Gather up the lines with the word "handed" in them.

---------- Dataset content ----------

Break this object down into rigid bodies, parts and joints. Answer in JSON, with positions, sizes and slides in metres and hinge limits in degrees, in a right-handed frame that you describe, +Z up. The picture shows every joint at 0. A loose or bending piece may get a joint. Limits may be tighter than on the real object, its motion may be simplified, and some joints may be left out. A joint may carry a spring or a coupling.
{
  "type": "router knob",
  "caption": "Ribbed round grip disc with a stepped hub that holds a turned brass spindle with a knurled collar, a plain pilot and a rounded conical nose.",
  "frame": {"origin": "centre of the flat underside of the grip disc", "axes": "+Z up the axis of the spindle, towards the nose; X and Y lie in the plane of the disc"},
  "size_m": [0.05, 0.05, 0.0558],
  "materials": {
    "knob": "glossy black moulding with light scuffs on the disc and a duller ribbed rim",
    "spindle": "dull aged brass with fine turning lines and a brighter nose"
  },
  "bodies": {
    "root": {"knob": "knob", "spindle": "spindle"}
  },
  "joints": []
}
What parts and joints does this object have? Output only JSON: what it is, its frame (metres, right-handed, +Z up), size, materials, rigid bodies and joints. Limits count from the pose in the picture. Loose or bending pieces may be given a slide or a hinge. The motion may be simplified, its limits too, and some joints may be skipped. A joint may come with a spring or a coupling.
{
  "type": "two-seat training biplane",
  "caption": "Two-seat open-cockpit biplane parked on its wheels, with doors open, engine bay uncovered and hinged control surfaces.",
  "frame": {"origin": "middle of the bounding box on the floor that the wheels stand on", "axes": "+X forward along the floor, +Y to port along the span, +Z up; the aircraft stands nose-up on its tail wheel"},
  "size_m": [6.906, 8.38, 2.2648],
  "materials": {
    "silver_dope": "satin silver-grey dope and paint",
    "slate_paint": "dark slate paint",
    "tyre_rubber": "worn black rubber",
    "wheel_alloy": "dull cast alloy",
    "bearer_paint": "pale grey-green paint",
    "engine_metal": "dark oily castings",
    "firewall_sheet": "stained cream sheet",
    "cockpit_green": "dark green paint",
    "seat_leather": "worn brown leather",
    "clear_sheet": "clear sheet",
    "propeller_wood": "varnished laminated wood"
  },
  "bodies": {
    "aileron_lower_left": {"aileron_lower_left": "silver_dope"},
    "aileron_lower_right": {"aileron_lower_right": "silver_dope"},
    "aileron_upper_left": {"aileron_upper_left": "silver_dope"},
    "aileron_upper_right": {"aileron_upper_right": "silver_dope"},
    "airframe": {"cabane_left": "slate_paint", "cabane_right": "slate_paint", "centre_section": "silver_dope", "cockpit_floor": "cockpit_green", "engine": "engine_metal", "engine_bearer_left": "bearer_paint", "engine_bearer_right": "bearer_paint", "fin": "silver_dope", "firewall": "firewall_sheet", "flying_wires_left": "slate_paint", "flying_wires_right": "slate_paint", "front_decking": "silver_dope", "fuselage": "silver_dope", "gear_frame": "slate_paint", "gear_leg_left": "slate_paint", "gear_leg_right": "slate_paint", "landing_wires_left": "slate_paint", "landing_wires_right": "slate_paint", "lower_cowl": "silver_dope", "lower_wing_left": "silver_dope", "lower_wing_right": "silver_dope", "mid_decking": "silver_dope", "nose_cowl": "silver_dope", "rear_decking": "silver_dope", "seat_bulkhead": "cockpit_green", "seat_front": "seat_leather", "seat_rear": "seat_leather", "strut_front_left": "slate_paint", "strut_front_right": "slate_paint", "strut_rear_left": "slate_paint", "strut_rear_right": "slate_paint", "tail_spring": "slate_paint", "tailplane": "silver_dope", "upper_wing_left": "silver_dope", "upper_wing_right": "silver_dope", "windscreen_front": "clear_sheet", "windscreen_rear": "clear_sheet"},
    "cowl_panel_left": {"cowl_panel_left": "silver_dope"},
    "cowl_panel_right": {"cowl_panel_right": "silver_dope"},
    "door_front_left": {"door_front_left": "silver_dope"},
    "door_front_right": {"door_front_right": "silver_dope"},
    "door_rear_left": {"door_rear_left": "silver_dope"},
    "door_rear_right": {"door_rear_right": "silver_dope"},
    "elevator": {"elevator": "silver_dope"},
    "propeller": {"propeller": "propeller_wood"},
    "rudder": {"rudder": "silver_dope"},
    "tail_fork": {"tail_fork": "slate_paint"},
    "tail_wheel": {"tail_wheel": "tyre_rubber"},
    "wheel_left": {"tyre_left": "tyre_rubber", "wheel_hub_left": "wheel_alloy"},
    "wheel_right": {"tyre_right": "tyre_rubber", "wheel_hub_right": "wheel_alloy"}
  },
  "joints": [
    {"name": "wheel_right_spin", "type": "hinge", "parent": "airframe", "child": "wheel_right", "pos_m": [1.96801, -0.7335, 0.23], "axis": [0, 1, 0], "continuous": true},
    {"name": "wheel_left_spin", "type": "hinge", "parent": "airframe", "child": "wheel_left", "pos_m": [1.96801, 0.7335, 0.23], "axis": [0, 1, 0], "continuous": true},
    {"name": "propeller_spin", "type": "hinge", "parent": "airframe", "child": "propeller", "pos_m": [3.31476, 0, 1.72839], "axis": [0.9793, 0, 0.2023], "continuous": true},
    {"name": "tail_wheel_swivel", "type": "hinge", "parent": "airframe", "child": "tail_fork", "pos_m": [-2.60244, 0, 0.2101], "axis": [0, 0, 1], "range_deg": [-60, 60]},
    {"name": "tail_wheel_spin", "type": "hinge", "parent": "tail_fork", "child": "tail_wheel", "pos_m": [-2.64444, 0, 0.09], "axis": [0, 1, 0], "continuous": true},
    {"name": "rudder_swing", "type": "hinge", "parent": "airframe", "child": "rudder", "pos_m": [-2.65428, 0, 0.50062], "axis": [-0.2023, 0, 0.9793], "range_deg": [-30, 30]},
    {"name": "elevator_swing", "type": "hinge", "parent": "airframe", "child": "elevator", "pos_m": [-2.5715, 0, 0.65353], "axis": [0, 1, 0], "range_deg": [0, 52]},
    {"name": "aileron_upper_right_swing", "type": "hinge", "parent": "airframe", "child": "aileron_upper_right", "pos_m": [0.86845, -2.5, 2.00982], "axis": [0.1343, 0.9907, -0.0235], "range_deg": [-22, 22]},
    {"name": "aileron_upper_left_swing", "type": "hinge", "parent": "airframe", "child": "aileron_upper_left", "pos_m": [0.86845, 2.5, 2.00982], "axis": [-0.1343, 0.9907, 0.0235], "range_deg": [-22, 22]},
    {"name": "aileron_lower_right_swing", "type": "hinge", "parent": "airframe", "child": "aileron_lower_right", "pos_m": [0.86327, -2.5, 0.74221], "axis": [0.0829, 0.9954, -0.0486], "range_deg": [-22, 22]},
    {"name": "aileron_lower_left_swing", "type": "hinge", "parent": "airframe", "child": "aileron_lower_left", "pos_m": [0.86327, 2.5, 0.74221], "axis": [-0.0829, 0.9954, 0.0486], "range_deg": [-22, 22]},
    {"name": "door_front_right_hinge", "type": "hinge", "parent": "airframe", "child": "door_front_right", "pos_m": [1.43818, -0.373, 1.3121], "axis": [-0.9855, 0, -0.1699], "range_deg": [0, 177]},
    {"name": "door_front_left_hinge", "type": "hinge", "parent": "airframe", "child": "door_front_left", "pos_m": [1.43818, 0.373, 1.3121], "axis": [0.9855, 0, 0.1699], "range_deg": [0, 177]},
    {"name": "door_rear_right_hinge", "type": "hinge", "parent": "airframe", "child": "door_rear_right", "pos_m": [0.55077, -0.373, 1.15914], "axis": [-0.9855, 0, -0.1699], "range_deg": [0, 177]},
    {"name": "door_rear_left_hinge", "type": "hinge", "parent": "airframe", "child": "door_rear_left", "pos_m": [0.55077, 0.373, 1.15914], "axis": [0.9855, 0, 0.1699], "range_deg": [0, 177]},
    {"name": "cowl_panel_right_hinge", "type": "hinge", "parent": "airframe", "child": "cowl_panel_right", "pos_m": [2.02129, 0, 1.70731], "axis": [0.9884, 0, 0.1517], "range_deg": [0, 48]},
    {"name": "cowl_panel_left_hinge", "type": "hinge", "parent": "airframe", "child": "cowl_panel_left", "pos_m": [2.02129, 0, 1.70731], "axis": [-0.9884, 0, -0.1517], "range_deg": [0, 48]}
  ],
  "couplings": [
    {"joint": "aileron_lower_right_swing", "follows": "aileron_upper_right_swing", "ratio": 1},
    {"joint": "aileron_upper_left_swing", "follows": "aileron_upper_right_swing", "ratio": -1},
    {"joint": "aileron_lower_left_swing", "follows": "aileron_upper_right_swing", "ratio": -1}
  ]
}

----------

Reply to the exercise.
Break this object down into rigid bodies, parts and joints. Answer in JSON, with positions, sizes and slides in metres and hinge limits in degrees, in a right-handed frame that you describe, +Z up. The picture shows every joint at 0. A loose or bending piece may get a joint. Limits may be tighter than on the real object, its motion may be simplified, and some joints may be left out. A joint may carry a spring or a coupling.
What parts and joints does this object have? Output only JSON: what it is, its frame (metres, right-handed, +Z up), size, materials, rigid bodies and joints. Limits count from the pose in the picture. Loose or bending pieces may be given a slide or a hinge. The motion may be simplified, its limits too, and some joints may be skipped. A joint may come with a spring or a coupling.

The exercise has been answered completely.